Did we mention the reason the animals in Racing Stripes were required to do what animals rarely do - stand still? It's because the post-production demands of Racing Stripes required the animals to do another thing animals rarely do - talk.
Fortunately, Du Chau comes from animation, that masochistic subset of the filmmaking industry that routinely asks its practitioners to spend years in icy garrets handcrafting one-minute films with pen and ink. Getting a Shetland pony to move its head left or right was a breeze.
"I actually couldn't believe how quickly some elements of the production went," he said of the 14-week shoot in the province of KwaZulu-Natal in 2003, and the next year spent matching the Shetland's muzzle to Dustin Hoffman's voice.
The two-time Oscar winning Hoffman, who has been known to rule over the barnyard when on-set, wasn't actually a fixture during the live production. (He joined later, adding cranky old-guy vocals in his first-ever voice-over role and apparently really getting into it. But there were other animals to deal with).

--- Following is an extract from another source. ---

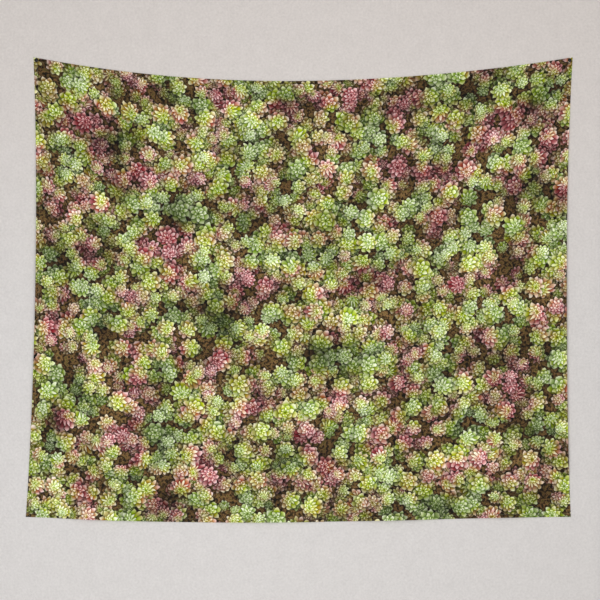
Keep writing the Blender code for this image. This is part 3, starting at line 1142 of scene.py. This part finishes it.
def make_light():
    """Soft studio light: a broad key from the lower left, a fill, and a lamp for the back."""
    for name, settings in LIGHTS.items():
        make_area_light(name, *settings)
    world = bpy.data.worlds.new("studio")
    world.use_nodes = True
    background = world.node_tree.nodes["Background"]
    background.inputs["Color"].default_value = linear(STUDIO_COLOR)
    background.inputs["Strength"].default_value = STUDIO_STRENGTH
    bpy.context.scene.world = world
    bpy.context.scene.view_settings.view_transform = "Standard"


def make_camera():
    """A camera straight in front of the wall, with the photo's frame."""
    data = bpy.data.cameras.new("camera")
    data.lens = LENS
    data.sensor_width = SENSOR
    camera = bpy.data.objects.new("camera", data)
    middle_x = (PHOTO_SIZE / 2 - PIN_MIDDLE_PIXEL[0]) * METRES_PER_PIXEL
    middle_z = (PIN_MIDDLE_PIXEL[1] - PHOTO_SIZE / 2) * METRES_PER_PIXEL
    distance = PHOTO_SIZE * METRES_PER_PIXEL * LENS / SENSOR
    camera.location = (middle_x, -distance, middle_z)
    camera.rotation_euler = (math.pi / 2, 0.0, 0.0)
    bpy.context.scene.collection.objects.link(camera)
    bpy.context.scene.camera = camera


succulents = make_print_group()
printed = cloth_material("printed_cloth", succulents, reverse=False)
cloth = make_cloth(printed, cloth_material("cloth_reverse", succulents, reverse=True))
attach(cloth, "root")
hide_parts("cloth_panel")

thread = thread_material()
stitch_runs = {
    "top": (True, STITCH_INSET),
    "bottom": (True, CLOTH_HEIGHT - STITCH_INSET),
    "left": (False, STITCH_INSET),
    "right": (False, CLOTH_WIDTH - STITCH_INSET),
}
for word, (along_x, inset) in stitch_runs.items():
    run = make_stitches(f"hem_stitches_{word}", along_x, inset, thread)
    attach(run, "root")
    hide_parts(f"hem_thread_{word}")

black, steel = head_material(), needle_material()
for word in ("left", "right"):
    head = make_head(f"domed_head_{word}", f"pin_head_{word}", black)
    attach(head, "root")
    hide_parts(f"pin_head_{word}")
    needle = make_needle(f"steel_needle_{word}", f"pin_needle_{word}", steel)
    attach(needle, "root")
    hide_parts(f"pin_needle_{word}")

make_stage()
make_light()
make_camera()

"There were 150 animals in all, and as many trainers," Du Chau recalled, shaking his head in wonder. "Oh, and the weather changed every 15 minutes. It was my first live action film. I didn't know any better."
In fact, the 14-year veteran of West Coast animation storyboarded his film thoroughly, and was blessed with a strong set of actors, a great crew, and Goose the pelican.
Greenwood is still in awe of the bird, a creature he describes as having a brain the size of "a wafer, or a dime," yet still capable of hitting a mark on a barn floor from a flying distance of three hundred yards. "I don't know many actors who can do that," he confessed.
Or many who would want to share screen time with Goose, a gun-shy New Jersey hitbird voiced by Joe Pantoliano that steals every scene he's in.
Forget the pony, the zebra, Whoopi Goldberg's wise old nanny goat, or the bottle blonde purebred race horse that bears an uncomfortable resemblance to Mischa Barton's tightly-wound California girl on TV's The O.C. You want a real marquee animal, ask for the bird.
Or the horseflies.
Because every racetrack movie must address the issue of what animals leave behind them, Racing Stripes asked Montreal company Hybride to create a couple of wise-cracking, cow-flap loving horseflies named Buzz (voiced by Steve Harvey) and Scuzz (voiced by David Spade). Goose, Buzz and Scuzz -they steal the show.
"It's about the triumph of the spirit," explained Greenwood, getting in his family values pitch.
Du Chau had on his game face and agreed, but could be forgiven for thinking Racing Stripes might also have been about the endurance of one spirit - his. Animals and computer-generated horseflies - you don't want to work with them.
Racing Stripes is playing in theatres now.